Not one for the due process of law, he enforces with whatever tools are within reach, a rigid, again unforgiving code of honour and morality that mandates swift and certain punishment in favour of the slow turning of the creaky wheels of hesitant justice.

And it is he alone who remains standing, singing as always in his favourite karaoke bar, once the bloody whorl of orgiastic violence has run its furious course.

In both look and feel, the merciless world that he and Julian, and the cast of other violently-dispatched players inhabits is vividly realised by Refn, its colours as austerely bright, and its nights impenetrably dark, as its mercy is absent.

 

Julian’s only real emotional connection, and its ultimately as empty as any of the other relationships he maintains, is with a prostitute called Mai. They are seen here together in the film’s artfully elegant film noir look (image via indiewire.com)

 

Unfortunately for the audience, the high art of Refn’s cinematic vision, though pleasing to the eyes, and to the ears (the soundtrack is all powerful drums, and minor key melodies), is an emotionally-alienating one.

Ignoring the narrative imperative that there must be something inherently compelling or likeable about all your characters, the Danish director seeks to deliberately cast everyone in Only God Forgives in the most unforgiving, austere light possible.

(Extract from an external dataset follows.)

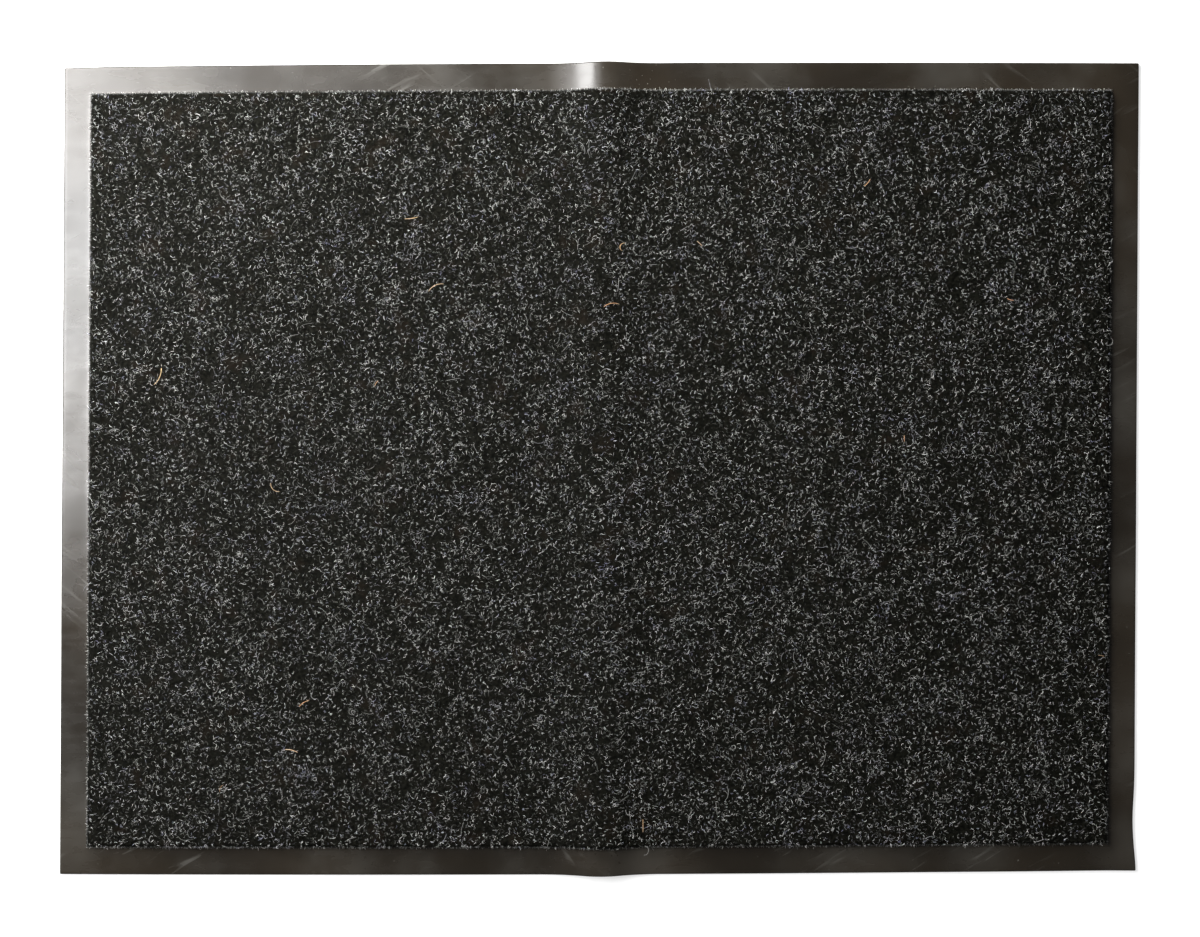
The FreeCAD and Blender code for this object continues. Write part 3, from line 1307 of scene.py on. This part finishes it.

While this serves the purposes of his story, such as it is, well, it leaves you feeling as if a thick opaque glass wall has been placed between you and those in the movie, with little or no emotional connection occurring with any of the characters.

In fact so divorced are you from any sense of being emotionally immersed in the movie, or invested in the fate of any of the characters, even a mildly sympathetic one like Julian (whose claims to virtue are tenuous indeed but elevated far above people like his mother or brother), that a nuclear bomb could have detonated in central Bangkok midway through the movie, and I would not have mourned for anyone.

This complete lack of any redeeming characteristics whatsoever across the board, is not helped by what appears to be a directive from Refn for the employing of uniformly blank, disaffected expressions, broken only by cries for mercy or screams of pain, almost as if the entire cast has had an overdose of paralysing botox.

The movements too, particularly of Lt. Chang, are highly stylised, slow and deliberate, but rather than suggesting brutal efficiency and the sure hand of moralistic certainty, however twisted, it instead brings to mind a Thai-themed episode of The Thunderbirds.

Not quite the artistic statement I’m sure Refn was aiming for.

 

Lt Chang faces off with Crystal in a ritual-saturated execution scene that is a fitting end for a manipulative, narcissistically-evil woman who is a mother in name only (image via indiewire.com)

 

Even so, as a statement of graphically-wrought, visually-stunning style, Only God Forgives is a standout body of work.

It makes inventive, and sometimes yes even beautiful, use of colours and shade, of sinuous, coldly calculating movement and blank canvas facial expressions, all wrapped in a good old fashioned, violence-punctuated morality tale that would have well received in medieval Europe, where they were fond of that kind of thing.

But as any kind of powerful narrative statement on the flaws and foibles, and downright vicious, self-dooming tendencies, of humanity, it comes up well short, having sacrificed too much emotional depth for its highly stylised, ultimately alienating, film noir look.